Write out every line below that includes the word "frame".

— Begin Entries —

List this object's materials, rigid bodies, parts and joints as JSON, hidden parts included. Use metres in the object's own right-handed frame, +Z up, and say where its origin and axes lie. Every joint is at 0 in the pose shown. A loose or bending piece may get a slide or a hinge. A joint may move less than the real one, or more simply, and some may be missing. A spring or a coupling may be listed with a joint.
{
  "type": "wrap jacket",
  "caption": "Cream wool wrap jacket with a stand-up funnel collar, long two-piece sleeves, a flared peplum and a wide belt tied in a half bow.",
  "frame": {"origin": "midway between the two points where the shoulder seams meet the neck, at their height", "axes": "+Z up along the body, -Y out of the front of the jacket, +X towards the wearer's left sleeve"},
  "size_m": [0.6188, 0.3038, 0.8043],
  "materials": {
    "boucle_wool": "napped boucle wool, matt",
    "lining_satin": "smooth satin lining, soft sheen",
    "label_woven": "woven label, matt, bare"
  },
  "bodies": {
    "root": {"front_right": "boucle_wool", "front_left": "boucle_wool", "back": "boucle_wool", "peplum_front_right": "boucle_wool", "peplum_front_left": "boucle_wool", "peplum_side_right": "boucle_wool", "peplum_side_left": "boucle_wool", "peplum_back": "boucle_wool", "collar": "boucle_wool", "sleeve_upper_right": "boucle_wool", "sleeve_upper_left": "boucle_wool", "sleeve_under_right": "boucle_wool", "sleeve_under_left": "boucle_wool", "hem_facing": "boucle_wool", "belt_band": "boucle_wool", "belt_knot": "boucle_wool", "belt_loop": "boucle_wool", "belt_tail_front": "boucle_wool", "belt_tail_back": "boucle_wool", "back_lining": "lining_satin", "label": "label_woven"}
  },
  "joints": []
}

— End Entries —
— Begin Entries —

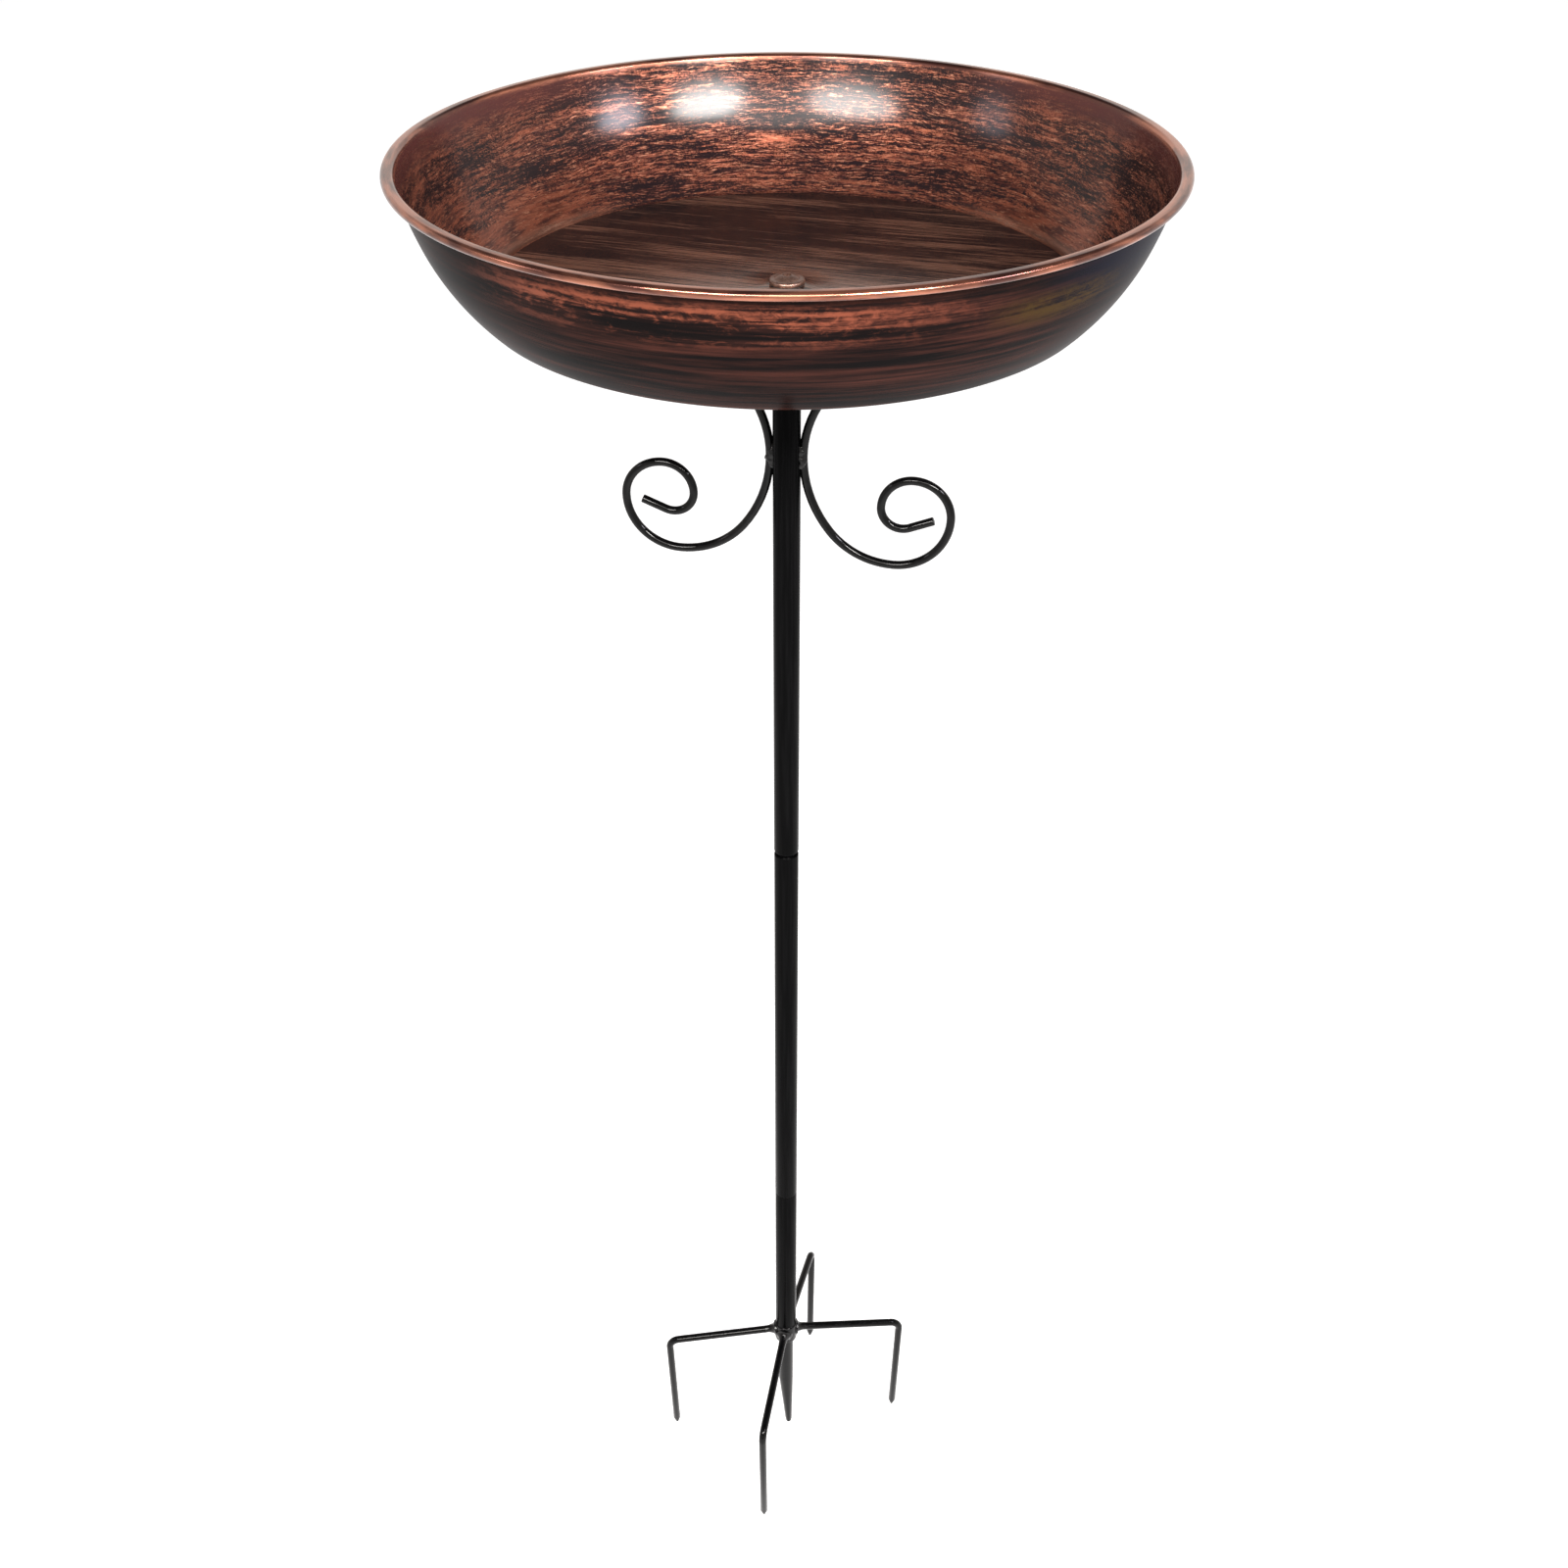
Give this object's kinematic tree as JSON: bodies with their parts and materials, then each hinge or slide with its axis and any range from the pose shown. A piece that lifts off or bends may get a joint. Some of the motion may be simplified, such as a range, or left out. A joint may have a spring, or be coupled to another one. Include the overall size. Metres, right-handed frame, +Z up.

— End Entries —

Task output:
List this object's materials, rigid bodies, parts and joints as JSON, hidden parts included. Use metres in the object's own right-handed frame, +Z up, and say where its origin and axes lie. Every joint is at 0 in the pose shown. A loose or bending piece may get a slide or a hinge. A joint may move less than the real one, or more simply, and some may be missing. A spring or a coupling may be listed with a joint.
  "frame": {"origin": "midway between the two points where the shoulder seams meet the neck, at their height", "axes": "+Z up along the body, -Y out of the front of the jacket, +X towards the wearer's left sleeve"},
Give this object's kinematic tree as JSON: bodies with their parts and materials, then each hinge or slide with its axis and any range from the pose shown. A piece that lifts off or bends may get a joint. Some of the motion may be simplified, such as a range, or left out. A joint may have a spring, or be coupled to another one. Include the overall size. Metres, right-handed frame, +Z up.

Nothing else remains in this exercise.